A entrada das organizações ambientalistas nos processos ocorreu depois de Fux notificar os governadores dos quatro estados do Sudeste afetados pela crise hídrica para que estabeleçam planos e metas de restauração das APPs com parâmetros mais rigorosos do que os definidos pela lei vigente, para mitigar e prevenir os problemas causados pela crise. A notificação reconhece a relação direta entre escassez de água e desmatamento e foi provocada por um ofício apresentado pela Frente Parlamentar Ambientalista no âmbito das ADIs.
O governador do Estado, Paulo Hartung, foi um dos notificados. Em seus mandatos, ele ignorou completamente a determinação da Constituição Estadual sobre os replantios com mata nativa para formação das chamadas reservas legais. É da gestão estadual, também, a iniciativa de modificar legislação florestal do Espírito Santo, repetindo artigos do polêmico Código. As mudanças e a metodologia utilizada pelo órgão são alvos de críticas dos ambientalistas, que reivindicam ampla discussão da proposta.
Flexibilização
O Código Florestal de 1965, revogado pela Lei nº 12.651/12, obrigava a recomposição total das APPs desmatadas. A nova lei isenta de recomposição as áreas “consolidadas” (em uso agropecuário, em geral desmatadas) até julho de 2008, prevendo a recomposição ou a manutenção de uma faixa significativamente reduzida em relação à APP original, de acordo com o tamanho da propriedade (imóveis menores têm que recompor áreas menores).
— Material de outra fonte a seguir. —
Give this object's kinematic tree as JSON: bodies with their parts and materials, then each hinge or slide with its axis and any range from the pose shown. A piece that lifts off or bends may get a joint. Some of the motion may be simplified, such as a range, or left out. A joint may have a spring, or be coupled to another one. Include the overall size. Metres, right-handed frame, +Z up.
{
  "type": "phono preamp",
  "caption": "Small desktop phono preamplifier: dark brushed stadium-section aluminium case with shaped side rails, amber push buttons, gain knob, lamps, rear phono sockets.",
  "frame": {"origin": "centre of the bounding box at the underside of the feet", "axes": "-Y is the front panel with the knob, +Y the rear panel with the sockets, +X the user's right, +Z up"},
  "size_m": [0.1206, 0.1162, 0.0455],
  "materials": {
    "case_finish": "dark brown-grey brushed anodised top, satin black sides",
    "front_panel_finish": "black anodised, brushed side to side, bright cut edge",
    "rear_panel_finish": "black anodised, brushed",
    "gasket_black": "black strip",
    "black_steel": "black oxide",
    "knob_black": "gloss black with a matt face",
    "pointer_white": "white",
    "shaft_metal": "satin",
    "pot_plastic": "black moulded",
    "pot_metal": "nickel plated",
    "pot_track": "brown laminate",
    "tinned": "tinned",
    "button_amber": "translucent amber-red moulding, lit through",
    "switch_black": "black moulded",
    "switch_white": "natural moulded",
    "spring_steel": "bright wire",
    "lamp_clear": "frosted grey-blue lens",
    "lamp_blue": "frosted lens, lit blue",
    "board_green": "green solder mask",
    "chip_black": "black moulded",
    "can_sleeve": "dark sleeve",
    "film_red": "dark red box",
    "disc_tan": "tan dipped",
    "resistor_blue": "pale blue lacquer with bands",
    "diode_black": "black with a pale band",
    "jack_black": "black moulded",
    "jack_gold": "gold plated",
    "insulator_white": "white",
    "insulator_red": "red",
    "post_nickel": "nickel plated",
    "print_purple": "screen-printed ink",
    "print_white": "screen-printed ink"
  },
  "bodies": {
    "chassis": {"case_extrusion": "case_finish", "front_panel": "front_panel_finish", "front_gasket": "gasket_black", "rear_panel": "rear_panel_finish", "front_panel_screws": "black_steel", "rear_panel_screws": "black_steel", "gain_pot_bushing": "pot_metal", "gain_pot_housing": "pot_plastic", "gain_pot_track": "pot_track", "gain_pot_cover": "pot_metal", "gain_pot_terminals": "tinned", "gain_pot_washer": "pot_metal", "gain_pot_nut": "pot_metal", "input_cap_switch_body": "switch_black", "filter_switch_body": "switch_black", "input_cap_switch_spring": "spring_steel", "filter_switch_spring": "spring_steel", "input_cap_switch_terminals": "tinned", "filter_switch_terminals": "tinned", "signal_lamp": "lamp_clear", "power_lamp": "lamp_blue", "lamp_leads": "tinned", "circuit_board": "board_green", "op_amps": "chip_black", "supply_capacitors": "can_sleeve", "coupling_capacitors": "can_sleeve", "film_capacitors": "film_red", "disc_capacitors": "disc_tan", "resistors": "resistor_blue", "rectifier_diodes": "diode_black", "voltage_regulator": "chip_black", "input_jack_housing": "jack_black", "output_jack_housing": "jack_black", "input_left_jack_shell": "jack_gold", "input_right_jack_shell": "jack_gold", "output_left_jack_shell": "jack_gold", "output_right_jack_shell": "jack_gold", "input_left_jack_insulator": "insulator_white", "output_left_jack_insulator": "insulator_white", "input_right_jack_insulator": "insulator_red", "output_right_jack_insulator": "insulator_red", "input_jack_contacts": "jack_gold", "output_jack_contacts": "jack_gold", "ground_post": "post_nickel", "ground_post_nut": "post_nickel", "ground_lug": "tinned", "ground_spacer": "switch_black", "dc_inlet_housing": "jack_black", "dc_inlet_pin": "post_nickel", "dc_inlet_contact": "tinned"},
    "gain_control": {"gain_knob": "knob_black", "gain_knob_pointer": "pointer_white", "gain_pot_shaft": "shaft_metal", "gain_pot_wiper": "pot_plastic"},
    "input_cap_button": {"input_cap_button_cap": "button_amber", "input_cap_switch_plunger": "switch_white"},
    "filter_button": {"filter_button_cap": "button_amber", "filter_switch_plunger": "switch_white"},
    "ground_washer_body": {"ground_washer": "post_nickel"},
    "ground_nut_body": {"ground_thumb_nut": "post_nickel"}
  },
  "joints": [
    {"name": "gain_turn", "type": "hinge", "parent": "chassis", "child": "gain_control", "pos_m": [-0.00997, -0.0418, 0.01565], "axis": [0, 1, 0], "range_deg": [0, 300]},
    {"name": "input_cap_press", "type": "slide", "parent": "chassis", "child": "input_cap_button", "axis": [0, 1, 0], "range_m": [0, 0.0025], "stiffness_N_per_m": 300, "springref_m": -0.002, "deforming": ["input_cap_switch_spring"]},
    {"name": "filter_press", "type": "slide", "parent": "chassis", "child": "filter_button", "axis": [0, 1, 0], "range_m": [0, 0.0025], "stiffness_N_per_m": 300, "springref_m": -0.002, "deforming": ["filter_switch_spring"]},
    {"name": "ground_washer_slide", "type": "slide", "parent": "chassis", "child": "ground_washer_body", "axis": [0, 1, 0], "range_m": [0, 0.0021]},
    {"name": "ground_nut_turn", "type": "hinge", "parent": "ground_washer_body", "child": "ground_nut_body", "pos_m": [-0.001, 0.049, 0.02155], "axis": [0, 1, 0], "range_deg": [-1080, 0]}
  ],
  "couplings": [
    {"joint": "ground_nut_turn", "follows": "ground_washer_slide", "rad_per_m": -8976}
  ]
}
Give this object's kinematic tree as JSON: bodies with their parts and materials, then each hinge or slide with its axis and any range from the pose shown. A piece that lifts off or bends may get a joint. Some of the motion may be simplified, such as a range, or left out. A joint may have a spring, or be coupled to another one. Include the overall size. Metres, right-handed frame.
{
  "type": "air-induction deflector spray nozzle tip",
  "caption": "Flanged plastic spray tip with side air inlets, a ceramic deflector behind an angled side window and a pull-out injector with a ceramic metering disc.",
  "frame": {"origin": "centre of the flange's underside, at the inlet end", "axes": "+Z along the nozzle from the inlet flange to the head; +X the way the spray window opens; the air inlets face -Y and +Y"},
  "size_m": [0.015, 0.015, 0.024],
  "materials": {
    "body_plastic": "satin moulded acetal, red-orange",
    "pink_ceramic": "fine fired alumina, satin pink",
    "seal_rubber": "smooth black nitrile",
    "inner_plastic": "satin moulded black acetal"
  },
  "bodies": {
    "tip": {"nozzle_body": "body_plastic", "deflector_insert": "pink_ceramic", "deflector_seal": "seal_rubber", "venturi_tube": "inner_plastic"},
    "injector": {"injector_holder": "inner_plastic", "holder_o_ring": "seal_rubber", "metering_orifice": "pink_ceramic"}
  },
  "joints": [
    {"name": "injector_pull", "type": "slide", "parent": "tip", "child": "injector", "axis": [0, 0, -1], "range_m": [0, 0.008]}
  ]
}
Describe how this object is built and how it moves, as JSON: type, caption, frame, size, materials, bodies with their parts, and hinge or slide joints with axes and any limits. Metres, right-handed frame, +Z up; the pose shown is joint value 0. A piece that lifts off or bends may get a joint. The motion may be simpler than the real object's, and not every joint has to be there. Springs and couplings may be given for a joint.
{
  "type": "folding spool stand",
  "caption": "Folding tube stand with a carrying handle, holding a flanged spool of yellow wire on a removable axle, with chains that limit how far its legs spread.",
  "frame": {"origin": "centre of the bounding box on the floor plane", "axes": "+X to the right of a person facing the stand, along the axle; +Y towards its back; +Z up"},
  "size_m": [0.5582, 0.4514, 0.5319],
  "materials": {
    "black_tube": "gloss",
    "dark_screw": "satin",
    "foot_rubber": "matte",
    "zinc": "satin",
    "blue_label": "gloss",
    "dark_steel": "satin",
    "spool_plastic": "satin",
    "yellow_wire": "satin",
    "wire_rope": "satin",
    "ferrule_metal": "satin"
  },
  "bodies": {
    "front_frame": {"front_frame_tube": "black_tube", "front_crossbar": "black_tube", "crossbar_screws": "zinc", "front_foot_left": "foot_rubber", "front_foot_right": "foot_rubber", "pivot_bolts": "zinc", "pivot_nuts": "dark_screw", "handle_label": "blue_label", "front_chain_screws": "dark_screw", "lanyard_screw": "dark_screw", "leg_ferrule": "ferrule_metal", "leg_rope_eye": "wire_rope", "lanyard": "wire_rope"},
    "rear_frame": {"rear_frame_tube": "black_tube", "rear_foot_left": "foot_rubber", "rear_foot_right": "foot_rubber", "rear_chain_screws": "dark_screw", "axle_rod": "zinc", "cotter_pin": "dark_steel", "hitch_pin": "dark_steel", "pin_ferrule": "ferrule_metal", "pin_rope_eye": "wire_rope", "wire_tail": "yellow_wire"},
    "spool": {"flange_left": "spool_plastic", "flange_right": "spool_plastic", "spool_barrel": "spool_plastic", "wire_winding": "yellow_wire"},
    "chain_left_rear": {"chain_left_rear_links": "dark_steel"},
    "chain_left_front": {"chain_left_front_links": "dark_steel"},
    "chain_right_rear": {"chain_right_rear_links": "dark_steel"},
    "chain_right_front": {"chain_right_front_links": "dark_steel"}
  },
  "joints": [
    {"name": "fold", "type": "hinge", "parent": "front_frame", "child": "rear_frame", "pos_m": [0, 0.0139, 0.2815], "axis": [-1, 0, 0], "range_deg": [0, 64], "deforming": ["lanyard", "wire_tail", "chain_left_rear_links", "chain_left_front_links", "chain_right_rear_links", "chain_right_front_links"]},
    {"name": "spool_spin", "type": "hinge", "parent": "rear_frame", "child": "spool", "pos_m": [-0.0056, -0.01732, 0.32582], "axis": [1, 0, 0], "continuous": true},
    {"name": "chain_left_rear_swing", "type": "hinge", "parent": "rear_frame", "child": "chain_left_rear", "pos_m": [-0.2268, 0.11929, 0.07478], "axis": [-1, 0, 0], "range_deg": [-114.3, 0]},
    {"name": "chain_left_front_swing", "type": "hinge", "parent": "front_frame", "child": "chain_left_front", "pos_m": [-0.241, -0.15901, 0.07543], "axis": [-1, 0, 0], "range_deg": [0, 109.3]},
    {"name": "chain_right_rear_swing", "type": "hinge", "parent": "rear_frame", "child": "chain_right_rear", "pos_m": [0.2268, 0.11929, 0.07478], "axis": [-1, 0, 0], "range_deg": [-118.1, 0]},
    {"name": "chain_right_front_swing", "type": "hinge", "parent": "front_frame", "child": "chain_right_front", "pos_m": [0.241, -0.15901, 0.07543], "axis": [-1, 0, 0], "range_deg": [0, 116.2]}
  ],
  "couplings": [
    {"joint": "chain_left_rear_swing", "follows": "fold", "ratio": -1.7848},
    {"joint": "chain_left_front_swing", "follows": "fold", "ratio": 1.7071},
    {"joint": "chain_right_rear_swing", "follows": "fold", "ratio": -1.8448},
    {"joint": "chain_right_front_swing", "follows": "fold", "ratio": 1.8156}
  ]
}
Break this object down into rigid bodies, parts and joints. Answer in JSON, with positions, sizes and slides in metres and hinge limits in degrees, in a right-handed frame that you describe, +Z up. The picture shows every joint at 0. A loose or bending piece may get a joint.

Com a nova legislação florestal, o tamanho da APP também passa a ser medido a partir do “leito regular” do rio, e não mais em relação ao leito maior (na época de cheia). Somente na Amazônia, essa medida significa a desproteção de cerca de 40 milhões de hectares de várzeas e áreas alagadas.
Já em relação à Reserva Legal, o novo Código apresenta duas diferenças significativas principais: o cálculo da RL deve incorporar as áreas de APP e os pequenos imóveis rurais (menores que quatro módulos fiscais) não terão obrigação de recompor o passivo de Reserva Legal gerado até 22 de julho de 2008.